Малевич, закрасивший квадрат черной краской, вероятно, думал, что достиг некоего предела, дальше разрушать будет нечего. Однако оказалось, что его шаг – только начало большого пути. Первые абстракционисты отказались всего лишь от репрезентации, от изображения людей и предметов. А предстояло еще отказаться
– от создания картины – например, заменив ее готовыми («реди-мейд») вещами;
– от обработанных вещей – например, в минимализме 1960-х годов, когда стало возможно выставлять железные балки со стройки;
– вообще от артефактов – например, выставив в виде произведения табун лошадей или дерьмо художника, как сделал Пьеро Мандзони;
– от произведения искусства как материального предмета – например, в акционизме и хеппенинге.
Однако и в любой акции (допустим, когда человек лает и кусается, изображая собаку) все-таки присутствует наследие проклятого прошлого: момент отчуждения художника от самого себя. И вот знаменитая перформансистка Марина Абрамович в недавней акции «Художник присутствует» в МОМА устраивает окончательную немую сцену: перформанс состоит в том, что художница молча сидит на стуле и смотрит в глаза сидящему напротив посетителю музея. Наверное, в этот момент ей, как в свое время Малевичу, кажется, что теперь-то дно достигнуто. Однако мало кто сомневается, что скоро снова постучат снизу.
Итак, обязательной функцией современного искусства является установка на новизну, достигаемая непрерывными отказами, каждый из которых надо понимать как реплику в споре с предшественниками (своего рода совмещение бахтинского диалога и хайдеггеровского бытия-к-смерти). Нечто подобное происходило в философии и близкой к ней теории литературы. Вот эта долгая история в кратком изложении И. П. Смирнова:
Если бы программа раннего постмодернизма была выполнена по всем пунктам, то культура тут же завершилась бы апозиопезе, в гоголевской немой сцене. Перевыполнить план, наметившийся в 1960-1970-е годы, нельзя. Он охватывает духовную жизнь отрицанием со всех сторон… От чего только нам не предлагали отказаться! От интерпретации художественных текстов, дабы ничто не мешало наслаждению ими… а заодно от создания таковых ради апофатического творчества… От понятия субъекта, которого якобы повсеместно вытеснил «соблазняющий объект», но также и от категории объекта, поскольку субъекту в роли «машины желаний»… безразлично, на кого и на что направлять свои рассеянные влечения.
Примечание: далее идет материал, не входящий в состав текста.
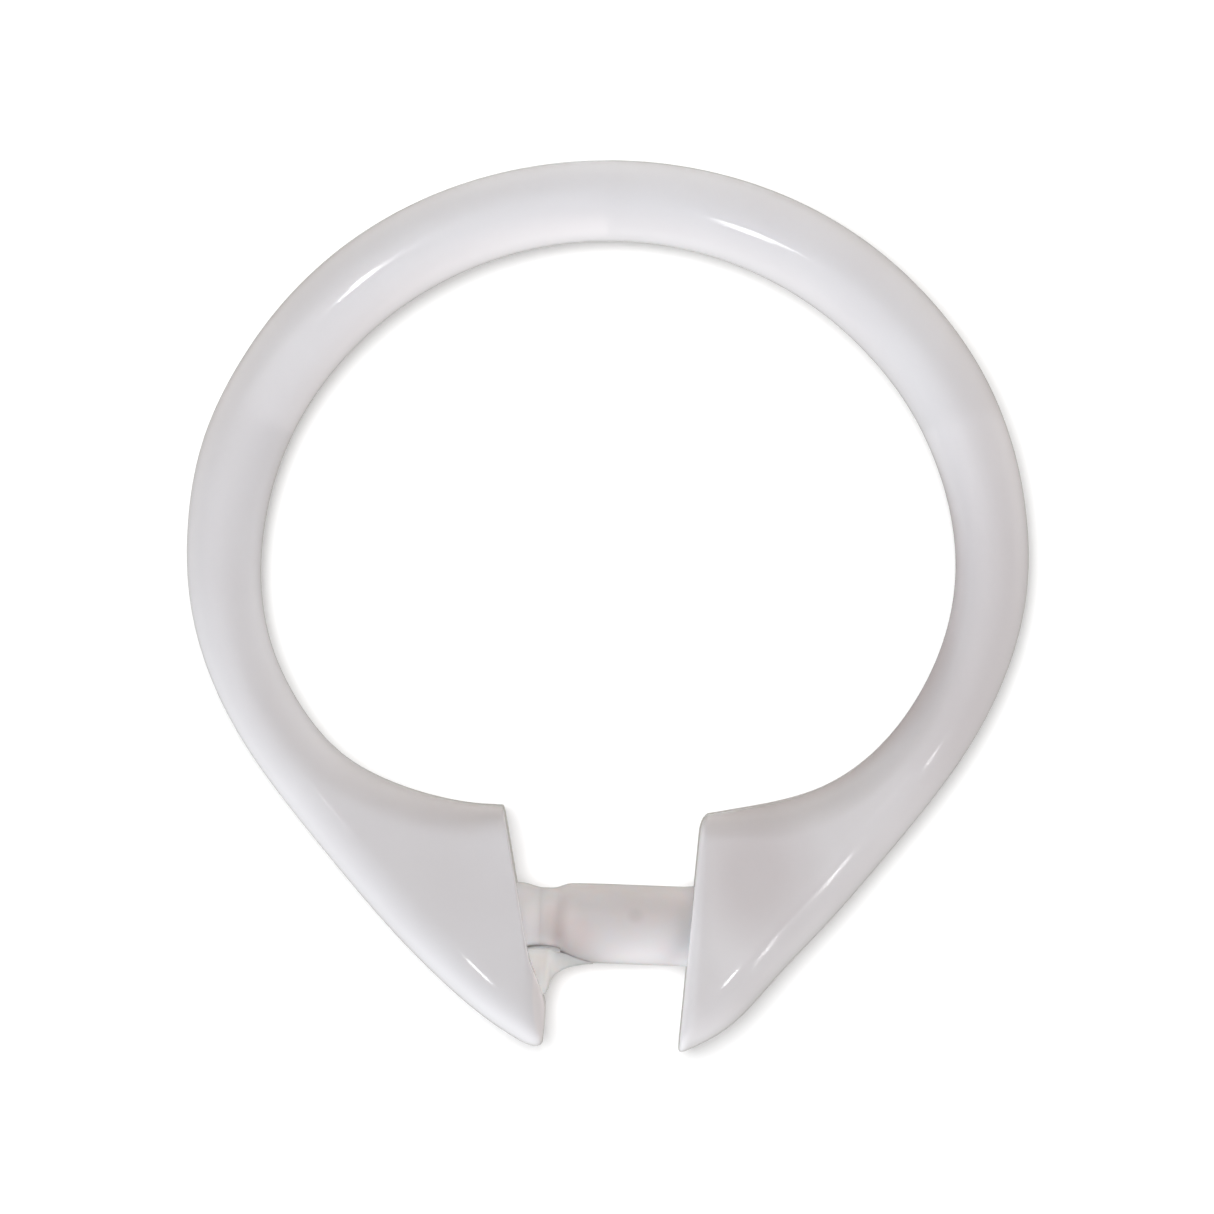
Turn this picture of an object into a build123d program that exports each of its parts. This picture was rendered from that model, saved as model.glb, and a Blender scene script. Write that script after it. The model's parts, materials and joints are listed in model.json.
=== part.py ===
from build123d import *
import os
from math import atan2, cos, degrees, hypot, radians, sin

# A snap-closing curtain ring. It lies flat, its crown towards +Y and its two
# horns towards -Y. The ring flexes at four stations, two on each side.

os.makedirs("parts", exist_ok=True)

# ---- driving sizes, in mm ----
mid_z = 4.25                # height of the ring's middle plane: half the horns' thickness
crown_tube_radius = 2.92    # the rod rides on the inside of this stretch
side_tube_radius = 2.60     # the tube thins towards the ring's widest points

# The tube's centre line is three tangent arcs on each side.
crown_arc_center = (0, 0.20)
crown_arc_radius = 28.63
shoulder_arc_center = (2.50, 3.00)
arm_arc_radius = 20.20
arm_arc_sweep = 35.0        # degrees below the widest point at which the horn starts

flex_angle = 35.0           # first flex station, in degrees from the crown's middle
flex_gap = 0.05             # running gap between a round link end and its seat

# Each horn grows from the tube to a mouth that leans. A row is a section:
# inner edge x, y, outer edge x, y, thickness, corner radius.
horn_corner = 2.85
pin_horn_rows = [
    (18.90, -10.25, 22.85, -14.05, 5.36, 2.60),
    (15.40, -12.70, 19.40, -18.30, 5.80, 2.75),
    (11.80, -14.02, 15.55, -22.75, 6.60, horn_corner),
    (9.30, -14.55, 11.75, -26.75, 7.50, horn_corner),
    (6.00, -14.95, 4.95, -31.90, 8.50, horn_corner),
]
socket_horn_rows = [
    (18.75, -10.35, 22.90, -14.00, 5.36, 2.60),
    (15.10, -12.62, 19.50, -18.30, 5.80, 2.75),
    (11.60, -13.78, 15.70, -22.75, 6.60, horn_corner),
    (9.30, -14.15, 11.80, -26.60, 7.50, horn_corner),
    (6.50, -14.30, 4.40, -31.35, 8.50, horn_corner),
]
pin_face = ((6.62, -14.88), (5.27, -31.60))         # top and bottom of the leaning end faces
socket_face = ((-7.55, -14.17), (-4.50, -30.60))

# The latch pin stands on the right horn's face and rises a little to its tip.
pin_root = (6.13, -22.85)
pin_rise = 2.2              # degrees
pin_radius = 2.83           # of the round stretch on which an eyelet hangs
pin_root_radius = 2.92
pin_shoulder_radius = 2.76
pin_overlap = 1.0           # length past the root, cut off again by the horn's face
neck_radius = 2.42
head_radius = 2.72
seat_start = 0.80           # stations along the pin from its root
seat_end = 6.80
shoulder_end = 9.20
neck_start = 9.60
neck_end = 11.24
head_start = 12.05
head_end = 14.60
tip_end = 15.20
tip_radius = 2.15

# The socket in the left horn, and the half-round lip that stands out under the pin.
socket_radius = 2.88
socket_depth = 15.90
lip_radius = 2.90
lip_outer_radius = 5.40
lip_shelf_radius = 4.15
lip_step = 10.15
lip_tip = 7.10
lip_spread = 84.0           # degrees round the pin
lip_root = 14.00
lip_edge = 0.06             # the lip's thickness at its tip
lip_waist = (8.90, 3.28)    # a point on the hollow underside, along and out from the pin
catch_radius = 2.55         # the catch stands up into the pin's neck
catch_start = 10.02
catch_end = 10.90
catch_slope = 0.20
catch_spread = 60.0

# ---- worked out ----
center_gap = hypot(shoulder_arc_center[0] - crown_arc_center[0],
                   shoulder_arc_center[1] - crown_arc_center[1])
shoulder_arc_radius = crown_arc_radius - center_gap
arc_change_angle = degrees(atan2(shoulder_arc_center[0] - crown_arc_center[0],
                                 shoulder_arc_center[1] - crown_arc_center[1]))
side_x = shoulder_arc_center[0] + shoulder_arc_radius
arm_arc_center = (side_x - arm_arc_radius, shoulder_arc_center[1])


def on_arc(center, radius, angle):
    """The point at an angle from +Y, clockwise, on an arc of the centre line."""
    x = center[0] + radius * sin(radians(angle))
    y = center[1] + radius * cos(radians(angle))
    return Vector(x, y, mid_z)


def tube_section(center, radius, angle, tube_radius):
    """A round section of the tube, square to an arc of its centre line."""
    along = (cos(radians(angle)), -sin(radians(angle)), 0)
    with BuildSketch(Plane(on_arc(center, radius, angle), z_dir=along)) as section:
        Circle(tube_radius)
    return section.sketch


crown_flex = on_arc(crown_arc_center, crown_arc_radius, flex_angle)
side_flex = on_arc(arm_arc_center, arm_arc_radius, 90)


def outside_knuckle(center, along, radius):
    """A tall solid past a flex station, all but the round end that turns there."""
    plane = Plane(Vector(center.X, center.Y, 0), x_dir=along, z_dir=(0, 0, 1))
    reach = 3 * radius
    with BuildPart() as cutter:
        with BuildSketch(plane):
            with Locations((reach / 2, 0)):
                Rectangle(reach, 2 * reach)
            Circle(radius, mode=Mode.SUBTRACT)
        extrude(amount=2 * mid_z)
    return cutter.part


def seat_cutter(center, radius):
    """A tall round solid that cuts the hollow end in which a link end turns."""
    with BuildPart() as cutter:
        with BuildSketch(Plane.XY):
            with Locations((center.X, center.Y)):
                Circle(radius + flex_gap)
        extrude(amount=2 * mid_z)
    return cutter.part


def mirrored(part):
    with BuildPart() as other:
        mirror(part, about=Plane.YZ)
    return other


def finish(builder, name):
    builder.part.label = name
    export_step(builder.part, f"parts/{name}.step")


# ---- crown: the stretch that rides on the rod, with a round end at each side ----
knuckle_turn = degrees(crown_tube_radius / crown_arc_radius)
crown_reach = flex_angle + knuckle_turn
crown_along = Vector(cos(radians(flex_angle)), -sin(radians(flex_angle)), 0)
crown_cutter = outside_knuckle(crown_flex, crown_along, crown_tube_radius)
with BuildPart() as crown:
    with BuildLine() as crown_line:
        ThreePointArc(
            on_arc(crown_arc_center, crown_arc_radius, -crown_reach),
            on_arc(crown_arc_center, crown_arc_radius, 0),
            on_arc(crown_arc_center, crown_arc_radius, crown_reach),
        )
    sweep(tube_section(crown_arc_center, crown_arc_radius, -crown_reach, crown_tube_radius),
          path=crown_line.line)
    add(crown_cutter, mode=Mode.SUBTRACT)
    add(crown_cutter.mirror(Plane.YZ), mode=Mode.SUBTRACT)
finish(crown, "crown")

# ---- shoulders: from the crown's flex station to the widest point ----
shoulder_reach = 90 + degrees(side_tube_radius / shoulder_arc_radius)
shoulder_cutter = outside_knuckle(side_flex, Vector(0, -1, 0), side_tube_radius)
with BuildPart() as right_shoulder:
    with BuildLine() as shoulder_line:
        ThreePointArc(
            on_arc(crown_arc_center, crown_arc_radius, flex_angle),
            on_arc(crown_arc_center, crown_arc_radius, (flex_angle + arc_change_angle) / 2),
            on_arc(crown_arc_center, crown_arc_radius, arc_change_angle),
        )
        ThreePointArc(
            on_arc(shoulder_arc_center, shoulder_arc_radius, arc_change_angle),
            on_arc(shoulder_arc_center, shoulder_arc_radius, (arc_change_angle + shoulder_reach) / 2),
            on_arc(shoulder_arc_center, shoulder_arc_radius, shoulder_reach),
        )
    sweep(
        [
            tube_section(crown_arc_center, crown_arc_radius, flex_angle, crown_tube_radius),
            tube_section(shoulder_arc_center, shoulder_arc_radius, shoulder_reach, side_tube_radius),
        ],
        path=shoulder_line.line,
        multisection=True,
    )
    add(seat_cutter(crown_flex, crown_tube_radius), mode=Mode.SUBTRACT)
    add(shoulder_cutter, mode=Mode.SUBTRACT)
finish(right_shoulder, "right_shoulder")
left_shoulder = mirrored(right_shoulder.part)
finish(left_shoulder, "left_shoulder")

# ---- arms: the thin sides, down to where the horns begin to flare ----
arm_end = 90 + arm_arc_sweep
with BuildPart() as right_arm:
    with BuildLine() as arm_line:
        ThreePointArc(
            on_arc(arm_arc_center, arm_arc_radius, 90),
            on_arc(arm_arc_center, arm_arc_radius, (90 + arm_end) / 2),
            on_arc(arm_arc_center, arm_arc_radius, arm_end),
        )
    sweep(tube_section(arm_arc_center, arm_arc_radius, 90, side_tube_radius), path=arm_line.line)
    add(seat_cutter(side_flex, side_tube_radius), mode=Mode.SUBTRACT)
finish(right_arm, "right_arm")
left_arm = mirrored(right_arm.part)
finish(left_arm, "left_arm")


# ---- horns: flat flares with round edges, cut off by a leaning face ----
def horn_sections(rows):
    """Rounded rectangles from the arm's end to the mouth, for a right-hand horn."""
    inner = on_arc(arm_arc_center, arm_arc_radius - side_tube_radius, arm_end)
    outer = on_arc(arm_arc_center, arm_arc_radius + side_tube_radius, arm_end)
    start = (inner.X, inner.Y, outer.X, outer.Y, 2 * side_tube_radius, 0.98 * side_tube_radius)
    sections = []
    for inner_x, inner_y, outer_x, outer_y, thickness, corner in [start] + rows:
        across = Vector(outer_x - inner_x, outer_y - inner_y, 0)
        middle = Vector((inner_x + outer_x) / 2, (inner_y + outer_y) / 2, mid_z)
        plane = Plane(middle, x_dir=across, z_dir=across.cross(Vector(0, 0, 1)))
        with BuildSketch(plane) as section:
            RectangleRounded(across.length, thickness, corner)
        sections.append(section.sketch)
    return sections


def face_plane(face, outward):
    """The plane of a leaning end face, its normal towards the gap."""
    top, bottom = face
    along = Vector(bottom[0] - top[0], bottom[1] - top[1], 0)
    normal = along.cross(Vector(0, 0, 1)).normalized()
    if normal.X * outward < 0:
        normal = -normal
    return Plane(Vector(top[0], top[1], mid_z), z_dir=normal)


pin_face_plane = face_plane(pin_face, -1)
socket_face_plane = face_plane(socket_face, 1)

with BuildPart() as pin_horn:
    loft(horn_sections(pin_horn_rows))
    split(bisect_by=pin_face_plane, keep=Keep.BOTTOM)
finish(pin_horn, "pin_horn")

# ---- the pin's own frame: x along the pin from root to tip, y outwards below it ----
pin_along = Vector(-cos(radians(pin_rise)), sin(radians(pin_rise)), 0)
pin_below = Vector(-sin(radians(pin_rise)), -cos(radians(pin_rise)), 0)
pin_origin = Vector(pin_root[0], pin_root[1], mid_z)
pin_frame = Plane(pin_origin, x_dir=pin_along, z_dir=pin_along.cross(pin_below))
pin_axis = Axis(pin_origin, pin_along)

# ---- latch pin: shaft, shoulder and neck ----
with BuildPart() as latch_pin:
    with BuildSketch(pin_frame):
        with BuildLine():
            Polyline(
                (-pin_overlap, 0), (-pin_overlap, pin_root_radius), (0, pin_root_radius),
                (seat_start, pin_radius), (seat_end, pin_radius),
                (shoulder_end, pin_shoulder_radius), (neck_start, neck_radius),
                (neck_end, neck_radius), (neck_end, 0), close=True,
            )
        make_face()
    revolve(axis=pin_axis)
    split(bisect_by=pin_face_plane, keep=Keep.TOP)
finish(latch_pin, "latch_pin")

# ---- pin head: the part that snaps into the socket ----
with BuildPart() as pin_head:
    with BuildSketch(pin_frame):
        with BuildLine():
            Polyline(
                (neck_end, 0), (neck_end, neck_radius), (head_start, head_radius),
                (head_end, head_radius), (tip_end, tip_radius), (tip_end, 0), close=True,
            )
        make_face()
    revolve(axis=pin_axis)
finish(pin_head, "pin_head")

# ---- socket horn, with the blind hole that takes the head ----
with BuildPart() as left_horn_blank:
    loft(horn_sections(socket_horn_rows))
with BuildPart() as socket_horn:
    mirror(left_horn_blank.part, about=Plane.YZ)
    split(bisect_by=socket_face_plane, keep=Keep.BOTTOM)
    mouth_plane = Plane(pin_origin, z_dir=pin_along)
    with BuildSketch(mouth_plane):
        Circle(socket_radius)
    extrude(amount=socket_depth, mode=Mode.SUBTRACT)
finish(socket_horn, "socket_horn")


# ---- lip and catch: bands round the pin's lower side ----
def plane_round_pin(angle):
    """The plane through the pin's axis, turned about it from straight below."""
    sideways = pin_along.cross(pin_below)
    out = pin_below * cos(radians(angle)) + sideways * sin(radians(angle))
    return Plane(pin_origin, x_dir=pin_along, z_dir=pin_along.cross(out))


with BuildPart() as socket_lip:
    with BuildSketch(plane_round_pin(-lip_spread / 2)):
        with BuildLine():
            Polyline(
                (lip_tip, lip_radius + lip_edge), (lip_tip, lip_radius), (lip_root, lip_radius),
                (lip_root, lip_outer_radius), (lip_step, lip_outer_radius),
                (lip_step, lip_shelf_radius),
            )
            ThreePointArc((lip_step, lip_shelf_radius), lip_waist, (lip_tip, lip_radius + lip_edge))
        make_face()
    revolve(axis=pin_axis, revolution_arc=lip_spread)
    split(bisect_by=socket_face_plane, keep=Keep.TOP)
finish(socket_lip, "socket_lip")

with BuildPart() as catch_ridge:
    with BuildSketch(plane_round_pin(-catch_spread / 2)):
        with BuildLine():
            Polyline(
                (catch_start, lip_radius), (catch_start + catch_slope, catch_radius),
                (catch_end - catch_slope, catch_radius), (catch_end, lip_radius), close=True,
            )
        make_face()
    revolve(axis=pin_axis, revolution_arc=catch_spread)
finish(catch_ridge, "catch_ridge")

whole = Compound(children=[
    crown.part, right_shoulder.part, left_shoulder.part, right_arm.part, left_arm.part,
    pin_horn.part, socket_horn.part, latch_pin.part, pin_head.part, socket_lip.part,
    catch_ridge.part,
])
box = whole.bounding_box()
print("x", round(box.min.X, 3), round(box.max.X, 3), "y", round(box.min.Y, 3), round(box.max.Y, 3),
      "z", round(box.min.Z, 3), round(box.max.Z, 3))
print("crown flex", crown_flex, "side flex", side_flex, "pin", pin_along)
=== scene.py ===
import json
from math import cos, hypot, pi, radians, sin, sqrt

import bpy
import numpy as np
from mathutils import Matrix, Vector


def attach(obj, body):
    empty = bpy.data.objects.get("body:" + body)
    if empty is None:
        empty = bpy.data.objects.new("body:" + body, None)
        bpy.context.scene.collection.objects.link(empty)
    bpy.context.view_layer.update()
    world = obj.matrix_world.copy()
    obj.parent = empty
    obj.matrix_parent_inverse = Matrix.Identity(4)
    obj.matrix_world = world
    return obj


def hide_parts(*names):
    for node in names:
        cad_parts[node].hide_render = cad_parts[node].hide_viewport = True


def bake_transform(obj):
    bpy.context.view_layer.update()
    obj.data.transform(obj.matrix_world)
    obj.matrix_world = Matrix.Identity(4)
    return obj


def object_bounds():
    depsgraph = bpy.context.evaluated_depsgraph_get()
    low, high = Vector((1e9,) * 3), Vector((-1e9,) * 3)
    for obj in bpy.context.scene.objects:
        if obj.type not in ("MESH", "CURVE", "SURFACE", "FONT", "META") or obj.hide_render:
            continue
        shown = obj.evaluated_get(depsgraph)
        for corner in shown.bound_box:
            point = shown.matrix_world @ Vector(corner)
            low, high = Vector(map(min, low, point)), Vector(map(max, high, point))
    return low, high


# A snap-closing curtain ring of white glossy plastic. The shapes are worked out in
# millimetres in the CAD frame and scaled to metres when a mesh is made.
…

От авторства, претендуя на которое мы всего лишь присваиваем себе ту власть, каковой обладают дискурсы… и вместе с тем от веры в омнипотенцию дискурсов (= «большого повествования»), распавшихся в современном обществе… на множество «языковых игр». На постмодернистском пути мы потеряли логос, фаллос, а с ними, естественно, весь наш благообразный человеческий образ[3].
В отличие от программы демонтажа пластических искусств, эта программа не была выполнена до конца, и понятно почему: «актуальным мыслителям» надо было удержаться в рамках университета и академии, где они получают зарплаты и гранты; нельзя же залаять собакой на защите диссертации, даже если очень хочется. Но главное удалось: вместо внятной программы коллективных исследований, подчиненных единой цели – раскрытию законов порождения, построения и восприятия художественного текста, – мы имеем сегодня огромное число «интересных» микроисторий, которые претендуют (помимо грантов) только на то, чтобы на короткое время удержать внимание читателя.